First edition, limited to 750 copies, this no. 205 of 650 bound in quarter buckram. A ‘major collection of letters by Lawrence [... which] are especially revealing of the Carchemish period’ (O’Brien), comprising fifty-three letters from Lawrence to Leeds (the Assistant to the Keeper of the Ashmolean Museum in Oxford), dating from 1909 to 1935, and relating principally to archaeological matters (some thirty-six were written from Carchemish): ‘This new information is interesting enough in itself — but it is also extremely important in other ways. First, because it sheds new light on the early relationship between Lawrence and D.G. Hogarth, and, second, because it makes nonsense of the reasons suggested by some biographers for Lawrence’s appointment to the British Museum’s Carchemish excavations. The evidence is therefore immensely important’ (J.M. Wilson, quoted in the prospectus for the work).

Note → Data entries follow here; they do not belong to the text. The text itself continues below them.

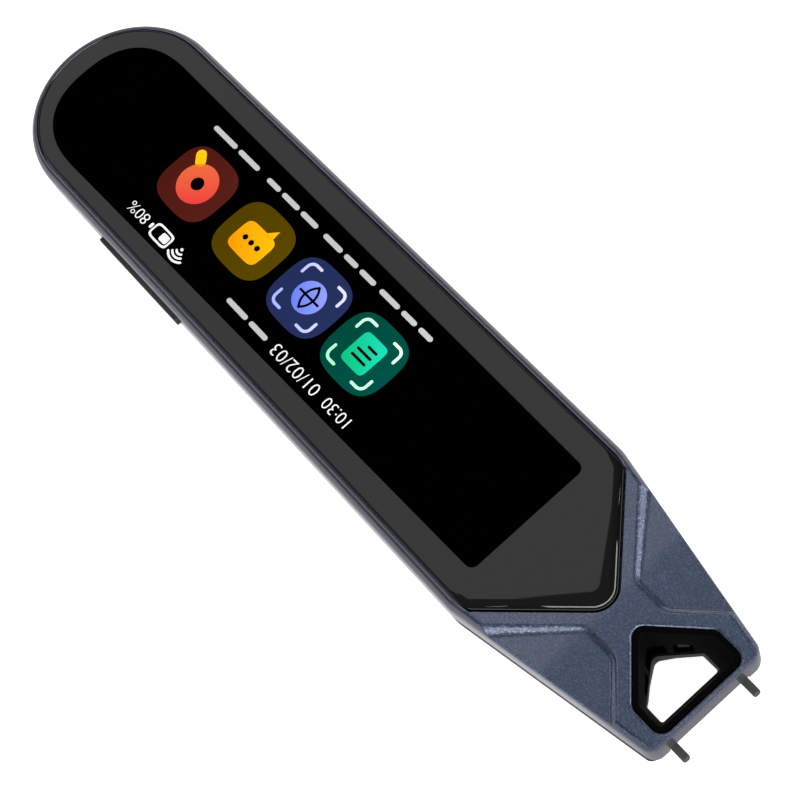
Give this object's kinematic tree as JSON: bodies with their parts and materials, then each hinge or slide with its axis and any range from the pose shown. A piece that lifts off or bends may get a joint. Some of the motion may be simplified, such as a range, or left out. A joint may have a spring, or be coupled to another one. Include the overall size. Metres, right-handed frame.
{
  "type": "scanning pen",
  "caption": "Slim hand scanner with a long touch screen, a see-through nose window, two sprung feet that start a scan, a side key and a charge port.",
  "frame": {"origin": "middle of the outline, on the surface that the pen lies on", "axes": "+X toward the nose and its two feet, +Z out of the screen, the side key is on -Y"},
  "size_m": [0.154, 0.0338, 0.0122],
  "materials": {
    "blue_grey_case": "pearl gloss",
    "dark_cover": "fine matt",
    "black_liner": "satin",
    "screen_glass": "polished",
    "clear_cover": "polished",
    "display": "gloss",
    "pressed_steel": "satin",
    "tape": "matt",
    "board": "solder mask",
    "chip": "matt",
    "flex": "satin",
    "cell_wrap": "satin",
    "pale_plastic": "matt",
    "pad_foam": "matt",
    "lead_black": "satin",
    "lead_red": "satin",
    "gasket_rubber": "matt",
    "mesh_cloth": "woven",
    "foot_plastic": "satin"
  },
  "bodies": {
    "pen": {"upper_case": "blue_grey_case", "rear_cover": "dark_cover", "window_liner": "black_liner", "screen_glass": "screen_glass", "screen_tape": "tape", "display_panel": "display", "display_tray": "pressed_steel", "display_flex": "flex", "main_board": "board", "shield_can": "pressed_steel", "processor_chip": "chip", "memory_chip": "chip", "radio_module": "pressed_steel", "power_chip": "chip", "nose_microphone": "pressed_steel", "battery_cell": "cell_wrap", "battery_pad": "pad_foam", "battery_plug": "pale_plastic", "battery_lead_minus": "lead_black", "battery_lead_plus": "lead_red", "speaker": "black_liner", "speaker_gasket": "gasket_rubber", "speaker_mesh": "mesh_cloth", "charge_port_shell": "pressed_steel", "charge_port_tongue": "chip", "port_board": "board", "tail_microphone": "pressed_steel", "board_ribbon": "flex", "camera_holder": "black_liner", "camera_lens": "display", "camera_board": "board", "camera_flex": "flex", "lens_cover": "clear_cover", "scan_light_left": "pale_plastic", "scan_light_right": "pale_plastic", "trigger_spring_left": "pressed_steel", "trigger_spring_right": "pressed_steel", "trigger_switch": "pressed_steel", "side_switch": "pressed_steel", "side_key_flex": "flex", "antenna": "flex", "case_screw_1": "pressed_steel", "case_screw_2": "pressed_steel", "case_screw_3": "pressed_steel", "case_screw_4": "pressed_steel"},
    "trigger": {"trigger_fork": "foot_plastic"},
    "trigger_stem": {"trigger_switch_stem": "chip"},
    "key": {"side_key": "foot_plastic"},
    "key_stem": {"side_switch_stem": "chip"}
  },
  "joints": [
    {"name": "trigger_slide", "type": "slide", "parent": "pen", "child": "trigger", "axis": [-1, 0, 0], "range_m": [0, 0.0005], "stiffness_N_per_m": 900, "springref_m": -0.0006, "deforming": ["trigger_spring_left", "trigger_spring_right"]},
    {"name": "trigger_stem_slide", "type": "slide", "parent": "pen", "child": "trigger_stem", "axis": [-1, 0, 0], "range_m": [0, 0.0005]},
    {"name": "key_slide", "type": "slide", "parent": "pen", "child": "key", "axis": [0, 1, 0], "range_m": [0, 0.0004], "stiffness_N_per_m": 1500, "springref_m": -0.0005},
    {"name": "key_stem_slide", "type": "slide", "parent": "pen", "child": "key_stem", "axis": [0, 1, 0], "range_m": [0, 0.0004]}
  ],
  "couplings": [
    {"joint": "trigger_stem_slide", "follows": "trigger_slide", "ratio": 1},
    {"joint": "key_stem_slide", "follows": "key_slide", "ratio": 1}
  ]
}
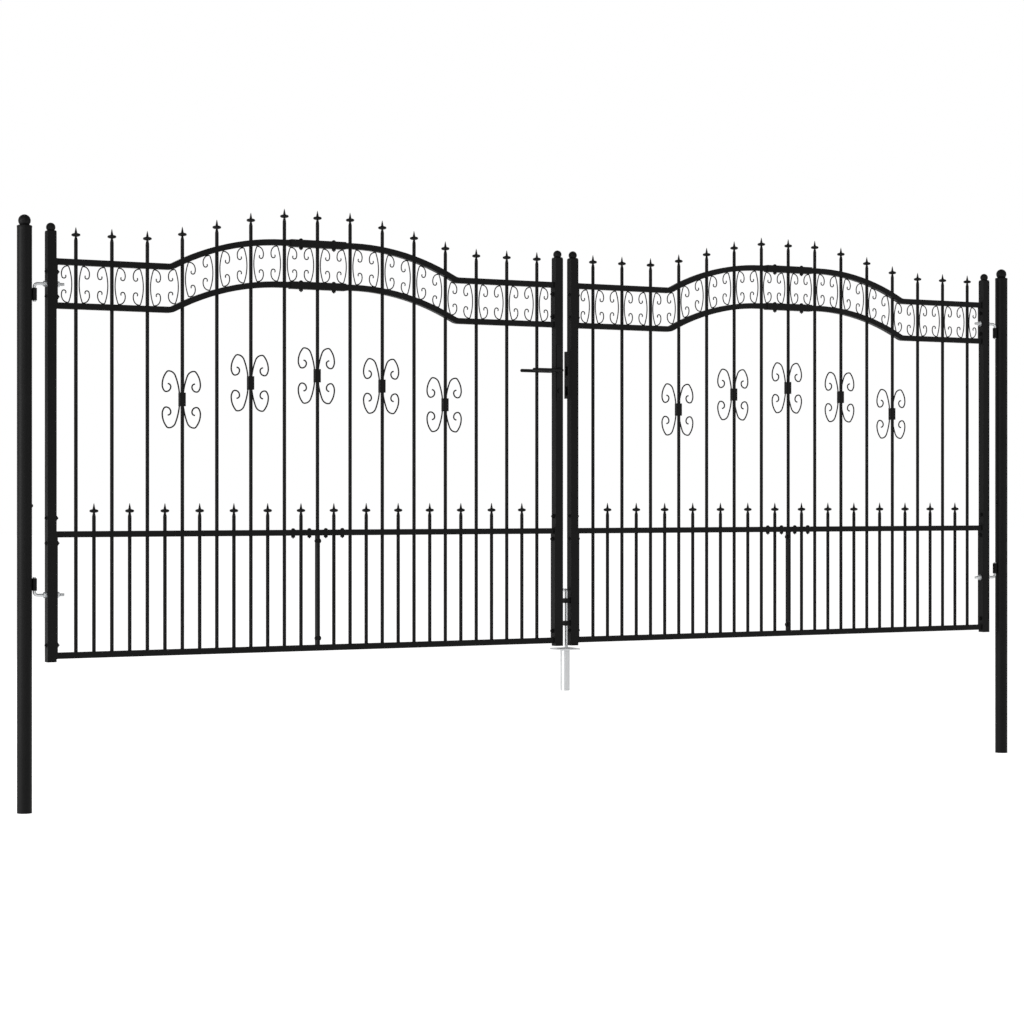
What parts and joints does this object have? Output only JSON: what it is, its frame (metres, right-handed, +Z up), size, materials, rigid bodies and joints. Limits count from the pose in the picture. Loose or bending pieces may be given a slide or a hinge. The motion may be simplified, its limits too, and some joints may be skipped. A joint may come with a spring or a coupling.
{
  "type": "double driveway gate",
  "caption": "Double driveway gate with arched leaves, spear-topped bars and scrolls, between round posts with ball caps, with lever lock and drop bolt.",
  "frame": {"origin": "centre of the left post's foot, on the foot's flat face", "axes": "+X along the closed gate from the left post to the right post, +Y to the rear, the way both leaves open, +Z up"},
  "size_m": [4.049, 0.111, 1.987],
  "materials": {
    "powder_coat": "black powder coat, fine texture, low sheen",
    "lock_steel": "black enamel, satin",
    "zinc_plate": "zinc plate, satin"
  },
  "bodies": {
    "posts": {"left_post": "powder_coat", "right_post": "powder_coat", "post_caps": "powder_coat", "left_hinge_eyes": "powder_coat", "right_hinge_eyes": "powder_coat", "ground_socket": "zinc_plate"},
    "left_leaf": {"left_hinge_stile": "powder_coat", "left_lock_stile": "powder_coat", "left_stile_caps": "powder_coat", "left_outer_panel": "powder_coat", "left_inner_panel": "powder_coat", "left_band_scrolls": "powder_coat", "left_bar_scrolls": "powder_coat", "left_rail_sleeves": "powder_coat", "left_hinge_bolts": "zinc_plate", "lock_case": "lock_steel"},
    "lever": {"lock_lever": "lock_steel"},
    "right_leaf": {"right_hinge_stile": "powder_coat", "right_meeting_stile": "powder_coat", "right_stile_caps": "powder_coat", "right_outer_panel": "powder_coat", "right_inner_panel": "powder_coat", "right_band_scrolls": "powder_coat", "right_bar_scrolls": "powder_coat", "right_rail_sleeves": "powder_coat", "right_hinge_bolts": "zinc_plate", "keep_box": "powder_coat", "drop_guides": "powder_coat"},
    "drop_bolt": {"drop_rod": "zinc_plate"}
  },
  "joints": [
    {"name": "left_leaf_swing", "type": "hinge", "parent": "posts", "child": "left_leaf", "pos_m": [0.0325, 0, 0], "axis": [0, 0, 1], "range_deg": [0, 100]},
    {"name": "right_leaf_swing", "type": "hinge", "parent": "posts", "child": "right_leaf", "pos_m": [3.9675, 0, 0], "axis": [0, 0, -1], "range_deg": [0, 100]},
    {"name": "lever_turn", "type": "hinge", "parent": "left_leaf", "child": "lever", "pos_m": [1.9682, 0, 1.466], "axis": [0, -1, 0], "range_deg": [0, 40], "stiffness_Nm_per_rad": 1, "springref_deg": -34.38},
    {"name": "drop_bolt_slide", "type": "slide", "parent": "right_leaf", "child": "drop_bolt", "axis": [0, 0, 1], "range_m": [-0.022, 0.06]}
  ]
}
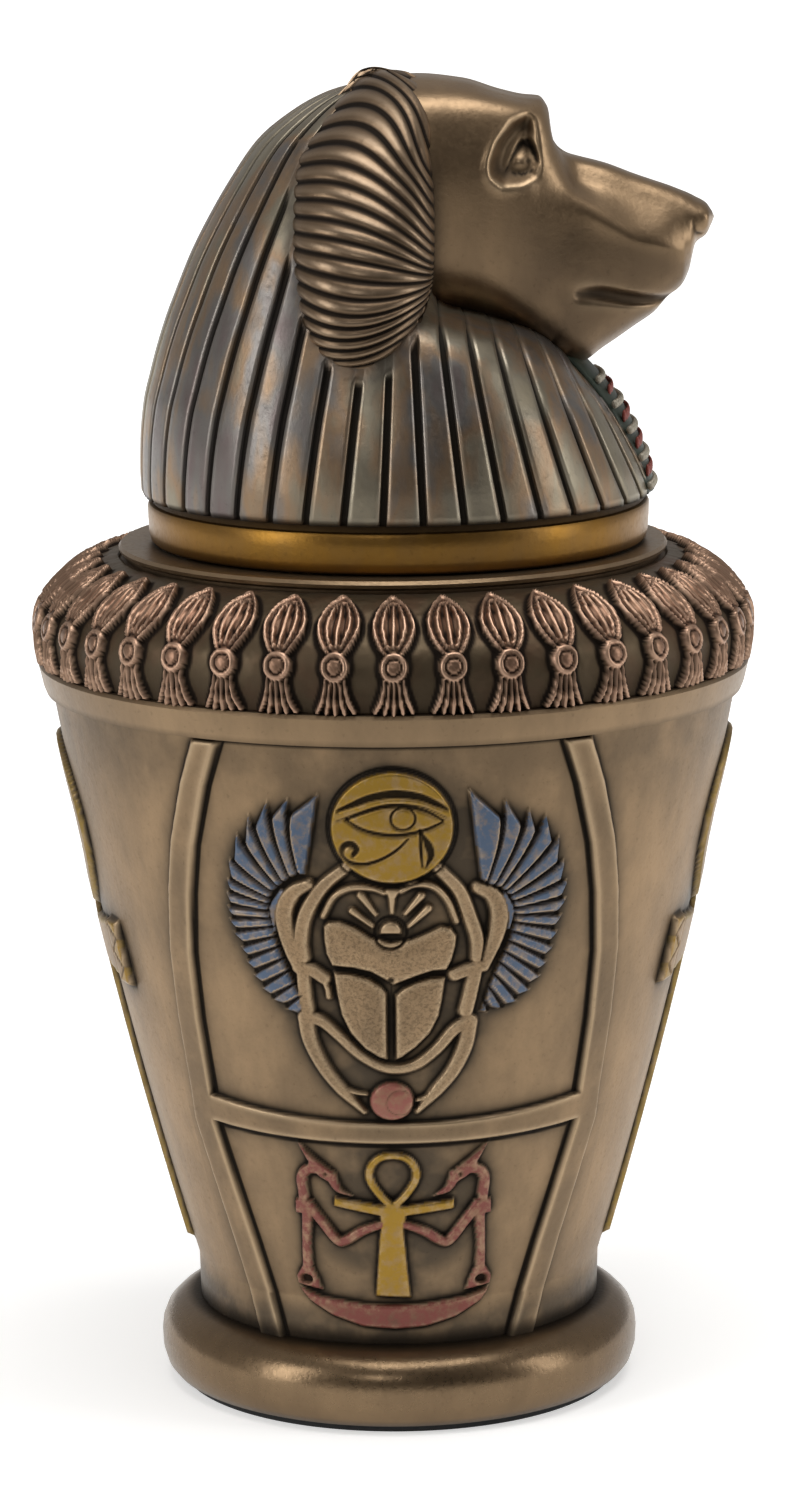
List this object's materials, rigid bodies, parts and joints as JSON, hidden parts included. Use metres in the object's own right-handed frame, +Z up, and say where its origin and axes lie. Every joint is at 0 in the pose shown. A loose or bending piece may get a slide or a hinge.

D. Butcher, The Whittington Press (Leominster: 1996), 94; O’Brien A263.
160. LE MOYNE DE MORGUES, Jacques. Portraits of Plants. Victoria and Albert Museum. [n.d., c. 1980].
£35
Small 4to. Original boards and wrapper; pp. 44, illustrated throughout in colour; fine.
First edition. A reproduction of the V&A’s siginificant collection of botanical illsutrations by the Huguenot master Jacques Le Moyne (1533-1588).